* _Task description_
Everything from the line containing "for node in" through the line containing "Reconstruct the object" should be repeated exactly, and nothing else from the data.

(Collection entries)
■ ■ ■ ■

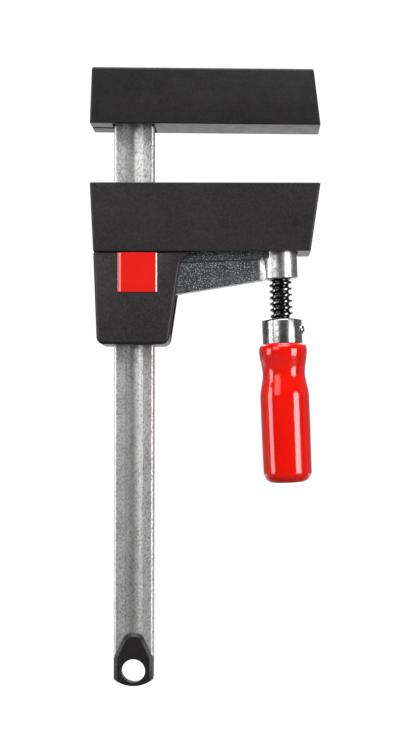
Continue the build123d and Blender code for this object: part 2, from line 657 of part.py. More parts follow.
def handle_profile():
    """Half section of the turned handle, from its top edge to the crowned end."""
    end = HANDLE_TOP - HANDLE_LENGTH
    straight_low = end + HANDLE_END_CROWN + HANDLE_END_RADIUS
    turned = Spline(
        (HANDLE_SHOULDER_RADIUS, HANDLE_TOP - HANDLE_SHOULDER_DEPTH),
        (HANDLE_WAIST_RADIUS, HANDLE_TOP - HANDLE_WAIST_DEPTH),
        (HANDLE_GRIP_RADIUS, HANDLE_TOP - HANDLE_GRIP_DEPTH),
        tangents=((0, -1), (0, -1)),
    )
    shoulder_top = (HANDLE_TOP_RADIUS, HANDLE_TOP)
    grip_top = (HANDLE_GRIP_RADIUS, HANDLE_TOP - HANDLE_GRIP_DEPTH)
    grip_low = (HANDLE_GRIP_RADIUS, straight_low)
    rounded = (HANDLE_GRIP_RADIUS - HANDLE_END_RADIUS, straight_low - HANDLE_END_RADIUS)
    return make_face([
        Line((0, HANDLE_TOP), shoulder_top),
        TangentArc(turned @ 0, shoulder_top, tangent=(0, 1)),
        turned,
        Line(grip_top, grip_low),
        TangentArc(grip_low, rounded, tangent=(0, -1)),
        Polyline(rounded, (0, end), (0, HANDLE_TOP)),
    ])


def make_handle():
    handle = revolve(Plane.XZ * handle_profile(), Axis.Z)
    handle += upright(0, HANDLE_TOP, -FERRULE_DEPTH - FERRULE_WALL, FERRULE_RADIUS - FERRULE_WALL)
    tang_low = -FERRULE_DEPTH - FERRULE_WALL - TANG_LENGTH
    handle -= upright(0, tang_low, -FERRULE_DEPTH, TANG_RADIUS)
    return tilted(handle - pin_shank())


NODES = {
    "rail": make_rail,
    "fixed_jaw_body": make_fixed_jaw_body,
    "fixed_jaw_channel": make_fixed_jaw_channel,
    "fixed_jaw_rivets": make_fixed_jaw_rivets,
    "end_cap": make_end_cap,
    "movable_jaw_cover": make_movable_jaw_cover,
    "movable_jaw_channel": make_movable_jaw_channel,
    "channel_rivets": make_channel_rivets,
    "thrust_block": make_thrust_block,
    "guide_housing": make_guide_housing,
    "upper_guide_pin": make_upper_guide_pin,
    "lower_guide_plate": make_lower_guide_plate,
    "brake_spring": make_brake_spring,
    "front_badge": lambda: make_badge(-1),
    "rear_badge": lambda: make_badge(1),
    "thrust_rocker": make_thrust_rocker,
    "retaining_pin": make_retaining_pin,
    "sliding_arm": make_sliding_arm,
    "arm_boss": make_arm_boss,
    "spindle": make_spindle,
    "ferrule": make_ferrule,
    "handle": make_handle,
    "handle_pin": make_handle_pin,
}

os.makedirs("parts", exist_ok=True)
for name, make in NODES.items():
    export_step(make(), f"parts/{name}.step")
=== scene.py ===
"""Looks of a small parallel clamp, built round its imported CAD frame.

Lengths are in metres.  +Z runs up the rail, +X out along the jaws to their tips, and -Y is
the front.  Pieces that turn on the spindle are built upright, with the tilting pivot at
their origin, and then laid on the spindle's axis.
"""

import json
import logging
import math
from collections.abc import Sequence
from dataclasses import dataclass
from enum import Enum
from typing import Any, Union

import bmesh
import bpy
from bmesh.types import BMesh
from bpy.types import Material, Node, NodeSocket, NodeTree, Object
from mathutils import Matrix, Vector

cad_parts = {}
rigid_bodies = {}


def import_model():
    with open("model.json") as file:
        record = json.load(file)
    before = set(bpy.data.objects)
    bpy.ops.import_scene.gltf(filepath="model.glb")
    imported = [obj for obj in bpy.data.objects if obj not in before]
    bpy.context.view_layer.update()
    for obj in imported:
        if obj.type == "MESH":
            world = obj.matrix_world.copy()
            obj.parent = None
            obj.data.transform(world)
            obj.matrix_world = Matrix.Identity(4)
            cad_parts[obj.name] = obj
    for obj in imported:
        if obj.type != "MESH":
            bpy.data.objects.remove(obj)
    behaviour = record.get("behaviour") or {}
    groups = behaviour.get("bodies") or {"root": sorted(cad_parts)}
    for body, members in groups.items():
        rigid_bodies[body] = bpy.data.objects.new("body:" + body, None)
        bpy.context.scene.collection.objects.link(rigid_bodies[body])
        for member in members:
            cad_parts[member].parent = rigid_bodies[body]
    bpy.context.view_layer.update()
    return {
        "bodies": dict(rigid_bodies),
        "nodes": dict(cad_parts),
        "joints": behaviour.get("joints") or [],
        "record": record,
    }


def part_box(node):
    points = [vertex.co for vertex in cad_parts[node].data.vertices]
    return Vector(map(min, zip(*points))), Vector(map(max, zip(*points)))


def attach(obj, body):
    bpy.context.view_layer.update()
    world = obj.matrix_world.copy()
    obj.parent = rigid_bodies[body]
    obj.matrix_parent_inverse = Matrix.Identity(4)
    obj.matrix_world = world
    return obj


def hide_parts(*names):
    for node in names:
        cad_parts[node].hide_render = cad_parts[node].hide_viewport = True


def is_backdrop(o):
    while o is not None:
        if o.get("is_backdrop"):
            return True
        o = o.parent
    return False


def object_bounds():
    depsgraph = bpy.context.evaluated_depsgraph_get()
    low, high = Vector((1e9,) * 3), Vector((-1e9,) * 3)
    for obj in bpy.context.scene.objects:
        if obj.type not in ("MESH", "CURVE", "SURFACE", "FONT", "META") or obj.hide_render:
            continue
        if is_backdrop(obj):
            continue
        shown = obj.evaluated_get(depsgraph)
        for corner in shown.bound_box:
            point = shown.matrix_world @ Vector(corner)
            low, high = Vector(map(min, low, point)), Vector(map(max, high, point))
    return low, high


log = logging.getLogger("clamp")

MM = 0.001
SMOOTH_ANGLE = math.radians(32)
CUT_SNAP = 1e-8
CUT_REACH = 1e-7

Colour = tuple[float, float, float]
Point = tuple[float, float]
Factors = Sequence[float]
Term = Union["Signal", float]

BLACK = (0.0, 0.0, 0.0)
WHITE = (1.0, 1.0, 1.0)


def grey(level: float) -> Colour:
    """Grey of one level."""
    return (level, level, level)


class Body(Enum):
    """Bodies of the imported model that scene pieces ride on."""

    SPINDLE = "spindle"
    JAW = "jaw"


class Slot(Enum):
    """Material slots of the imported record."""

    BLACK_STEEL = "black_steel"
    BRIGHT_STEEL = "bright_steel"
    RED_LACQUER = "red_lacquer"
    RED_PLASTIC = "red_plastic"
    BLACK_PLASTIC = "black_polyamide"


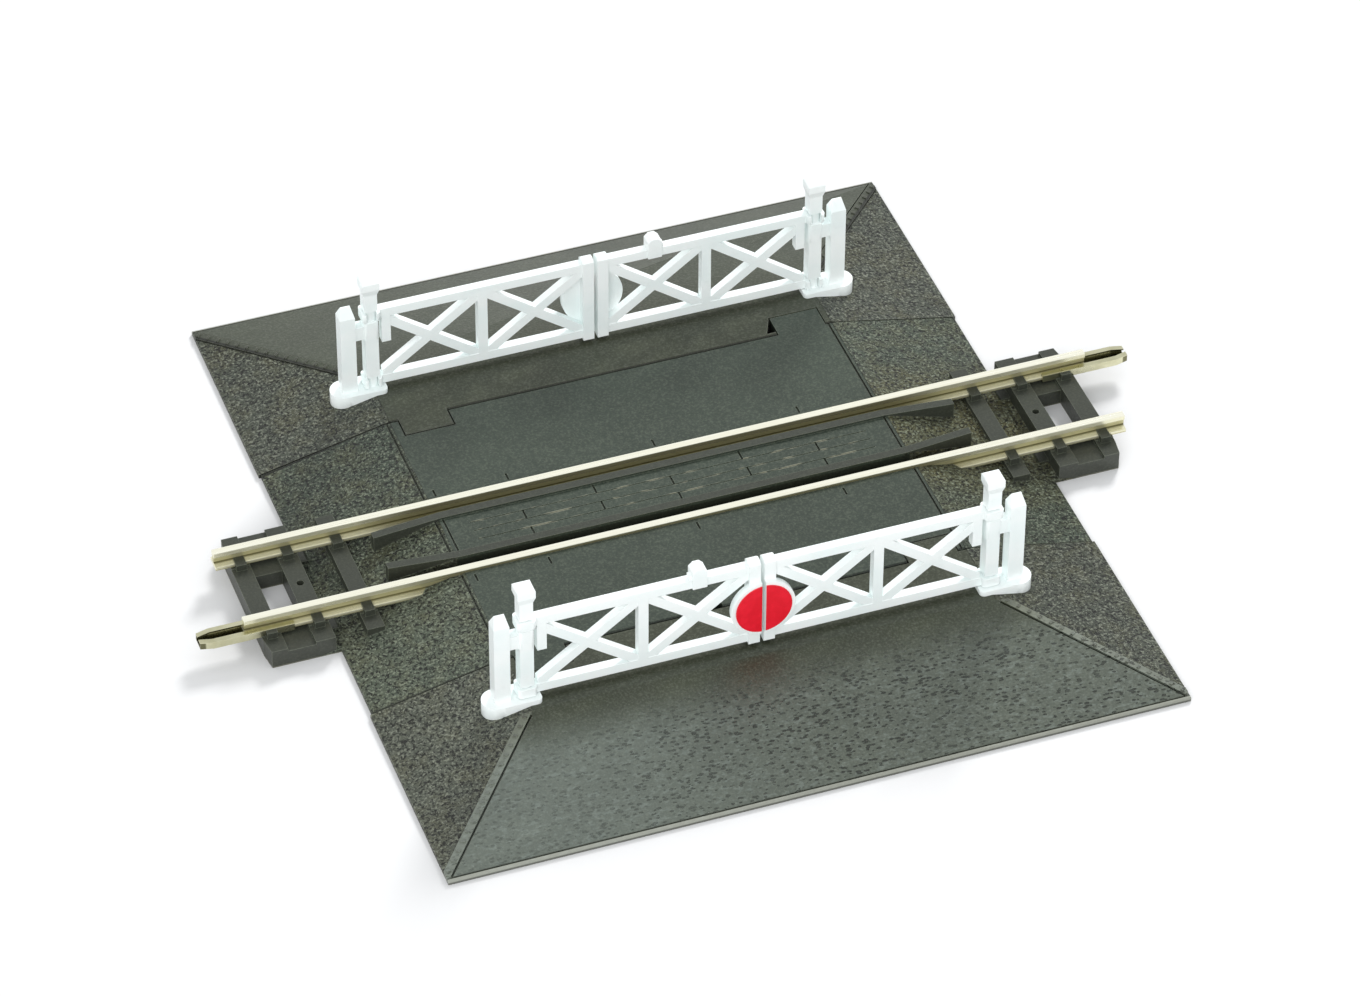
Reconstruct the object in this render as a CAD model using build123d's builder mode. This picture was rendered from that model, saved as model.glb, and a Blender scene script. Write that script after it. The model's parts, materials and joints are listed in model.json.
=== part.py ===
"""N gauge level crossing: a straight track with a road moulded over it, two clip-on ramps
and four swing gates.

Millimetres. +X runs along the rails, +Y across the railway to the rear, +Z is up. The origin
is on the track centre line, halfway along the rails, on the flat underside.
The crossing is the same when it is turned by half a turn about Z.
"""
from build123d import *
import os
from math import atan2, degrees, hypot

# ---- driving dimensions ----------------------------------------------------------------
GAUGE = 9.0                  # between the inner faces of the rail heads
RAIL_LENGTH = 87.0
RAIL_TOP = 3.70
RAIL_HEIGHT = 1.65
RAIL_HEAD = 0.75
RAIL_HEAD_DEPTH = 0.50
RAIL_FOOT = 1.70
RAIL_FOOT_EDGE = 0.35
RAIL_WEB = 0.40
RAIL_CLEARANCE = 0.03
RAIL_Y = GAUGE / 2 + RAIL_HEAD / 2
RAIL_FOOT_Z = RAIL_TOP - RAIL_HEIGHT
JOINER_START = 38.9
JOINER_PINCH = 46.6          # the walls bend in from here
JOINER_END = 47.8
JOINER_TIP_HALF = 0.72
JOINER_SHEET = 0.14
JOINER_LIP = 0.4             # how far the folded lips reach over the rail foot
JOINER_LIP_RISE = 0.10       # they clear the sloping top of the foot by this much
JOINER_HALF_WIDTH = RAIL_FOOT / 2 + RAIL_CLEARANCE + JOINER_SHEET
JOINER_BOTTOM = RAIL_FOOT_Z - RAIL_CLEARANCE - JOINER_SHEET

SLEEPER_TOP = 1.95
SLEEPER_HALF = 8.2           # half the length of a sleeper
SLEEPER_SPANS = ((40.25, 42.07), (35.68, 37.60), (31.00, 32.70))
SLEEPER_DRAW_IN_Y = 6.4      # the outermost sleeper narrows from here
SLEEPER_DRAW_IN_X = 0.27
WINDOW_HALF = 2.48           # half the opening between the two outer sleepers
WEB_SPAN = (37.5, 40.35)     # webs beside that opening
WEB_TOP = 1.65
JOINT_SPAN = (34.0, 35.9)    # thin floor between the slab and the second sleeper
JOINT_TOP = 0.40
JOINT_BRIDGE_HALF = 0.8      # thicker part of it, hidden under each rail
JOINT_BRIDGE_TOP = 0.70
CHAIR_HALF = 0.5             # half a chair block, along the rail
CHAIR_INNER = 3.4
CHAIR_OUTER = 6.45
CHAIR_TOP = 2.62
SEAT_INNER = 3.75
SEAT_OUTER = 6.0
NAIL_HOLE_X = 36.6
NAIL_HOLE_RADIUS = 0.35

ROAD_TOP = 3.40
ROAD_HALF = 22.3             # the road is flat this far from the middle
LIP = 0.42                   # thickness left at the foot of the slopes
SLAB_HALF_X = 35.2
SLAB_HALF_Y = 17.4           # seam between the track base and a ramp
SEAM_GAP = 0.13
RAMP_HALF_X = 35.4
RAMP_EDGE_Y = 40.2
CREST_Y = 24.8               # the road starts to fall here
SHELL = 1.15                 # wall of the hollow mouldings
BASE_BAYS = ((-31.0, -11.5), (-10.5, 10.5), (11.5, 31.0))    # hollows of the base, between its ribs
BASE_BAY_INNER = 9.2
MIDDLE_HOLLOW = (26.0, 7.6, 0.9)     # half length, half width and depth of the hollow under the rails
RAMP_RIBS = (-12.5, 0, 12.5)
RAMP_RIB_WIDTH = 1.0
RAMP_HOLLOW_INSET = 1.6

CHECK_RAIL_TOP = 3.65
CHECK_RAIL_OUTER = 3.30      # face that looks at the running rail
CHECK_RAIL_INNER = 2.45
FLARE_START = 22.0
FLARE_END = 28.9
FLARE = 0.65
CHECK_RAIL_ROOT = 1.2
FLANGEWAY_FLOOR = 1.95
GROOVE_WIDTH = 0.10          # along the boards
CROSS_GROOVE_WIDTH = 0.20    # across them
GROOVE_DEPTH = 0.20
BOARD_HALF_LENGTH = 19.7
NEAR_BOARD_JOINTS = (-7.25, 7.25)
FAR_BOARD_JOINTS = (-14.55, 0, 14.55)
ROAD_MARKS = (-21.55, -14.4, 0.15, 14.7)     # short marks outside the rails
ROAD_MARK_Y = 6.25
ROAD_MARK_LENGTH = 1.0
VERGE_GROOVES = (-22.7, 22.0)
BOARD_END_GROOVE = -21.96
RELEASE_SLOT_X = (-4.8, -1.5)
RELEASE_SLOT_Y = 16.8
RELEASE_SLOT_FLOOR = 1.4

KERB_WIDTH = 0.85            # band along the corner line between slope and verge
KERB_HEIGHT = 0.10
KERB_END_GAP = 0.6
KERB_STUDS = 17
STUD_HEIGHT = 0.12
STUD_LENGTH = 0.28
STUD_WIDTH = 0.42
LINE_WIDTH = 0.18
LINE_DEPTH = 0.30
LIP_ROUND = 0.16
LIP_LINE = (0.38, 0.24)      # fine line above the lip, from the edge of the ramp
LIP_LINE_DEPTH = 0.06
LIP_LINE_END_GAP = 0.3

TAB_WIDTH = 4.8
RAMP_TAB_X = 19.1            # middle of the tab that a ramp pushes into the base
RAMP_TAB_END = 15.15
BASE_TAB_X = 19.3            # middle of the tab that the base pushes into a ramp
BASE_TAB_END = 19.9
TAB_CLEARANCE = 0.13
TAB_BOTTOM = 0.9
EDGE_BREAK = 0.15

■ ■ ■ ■

* _Correct answer_
    for node in names:
        cad_parts[node].hide_render = cad_parts[node].hide_viewport = True


def is_backdrop(o):
    while o is not None:
        if o.get("is_backdrop"):
            return True
        o = o.parent
    return False


def object_bounds():
    depsgraph = bpy.context.evaluated_depsgraph_get()
    low, high = Vector((1e9,) * 3), Vector((-1e9,) * 3)
    for obj in bpy.context.scene.objects:
        if obj.type not in ("MESH", "CURVE", "SURFACE", "FONT", "META") or obj.hide_render:
            continue
        if is_backdrop(obj):
            continue
        shown = obj.evaluated_get(depsgraph)
        for corner in shown.bound_box:
            point = shown.matrix_world @ Vector(corner)
            low, high = Vector(map(min, low, point)), Vector(map(max, high, point))
    return low, high


log = logging.getLogger("clamp")

MM = 0.001
SMOOTH_ANGLE = math.radians(32)
CUT_SNAP = 1e-8
CUT_REACH = 1e-7

Colour = tuple[float, float, float]
Point = tuple[float, float]
Factors = Sequence[float]
Term = Union["Signal", float]

BLACK = (0.0, 0.0, 0.0)
WHITE = (1.0, 1.0, 1.0)


def grey(level: float) -> Colour:
    """Grey of one level."""
    return (level, level, level)


class Body(Enum):
    """Bodies of the imported model that scene pieces ride on."""

    SPINDLE = "spindle"
    JAW = "jaw"


class Slot(Enum):
    """Material slots of the imported record."""

    BLACK_STEEL = "black_steel"
    BRIGHT_STEEL = "bright_steel"
    RED_LACQUER = "red_lacquer"
    RED_PLASTIC = "red_plastic"
    BLACK_PLASTIC = "black_polyamide"


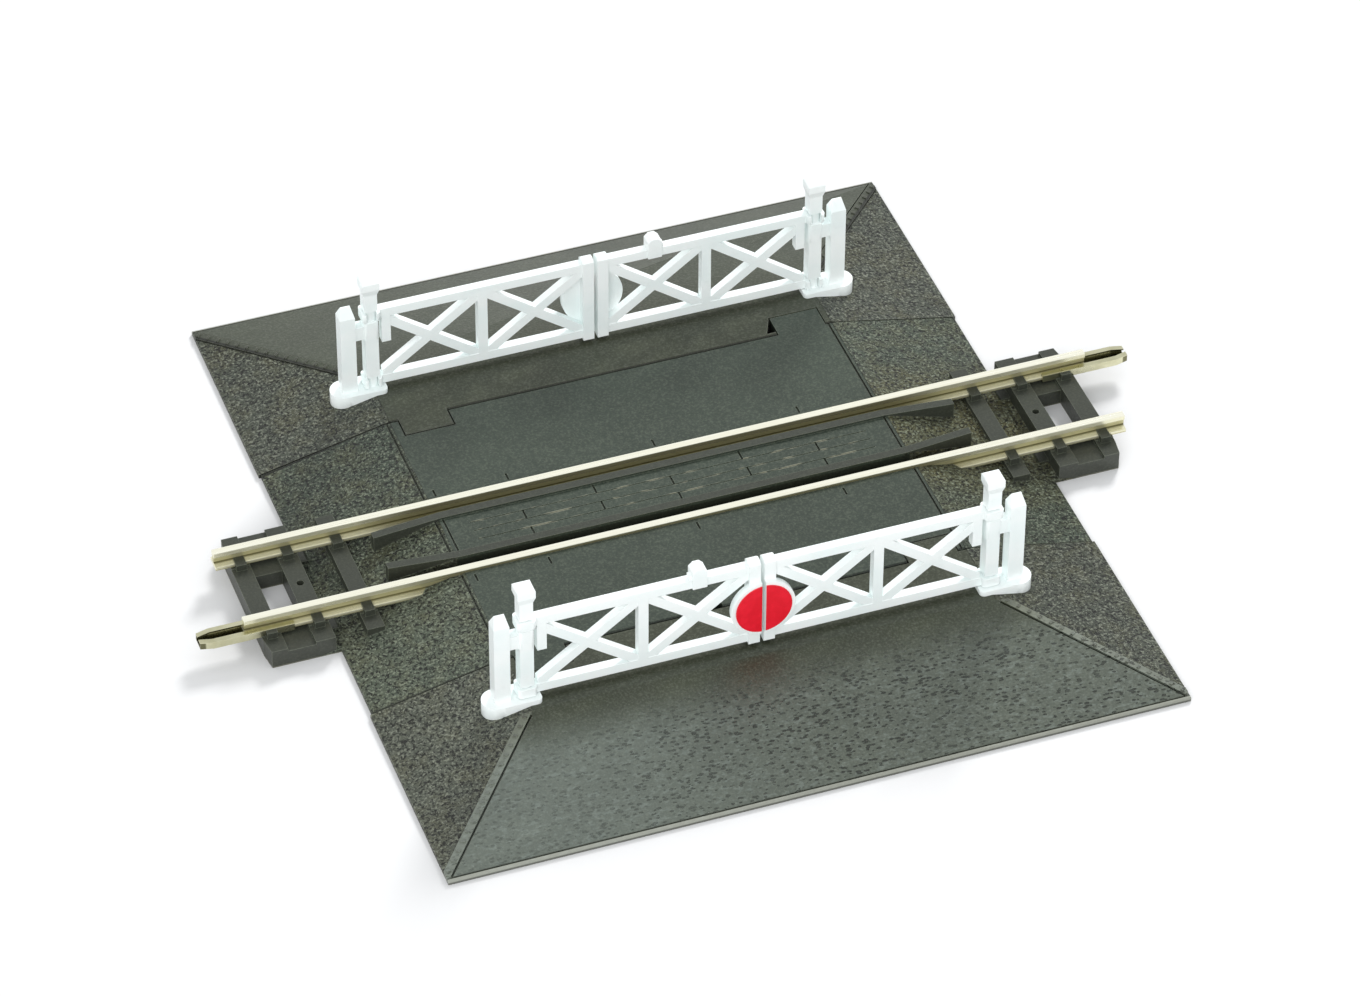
Reconstruct the object in this render as a CAD model using build123d's builder mode. This picture was rendered from that model, saved as model.glb, and a Blender scene script. Write that script after it. The model's parts, materials and joints are listed in model.json.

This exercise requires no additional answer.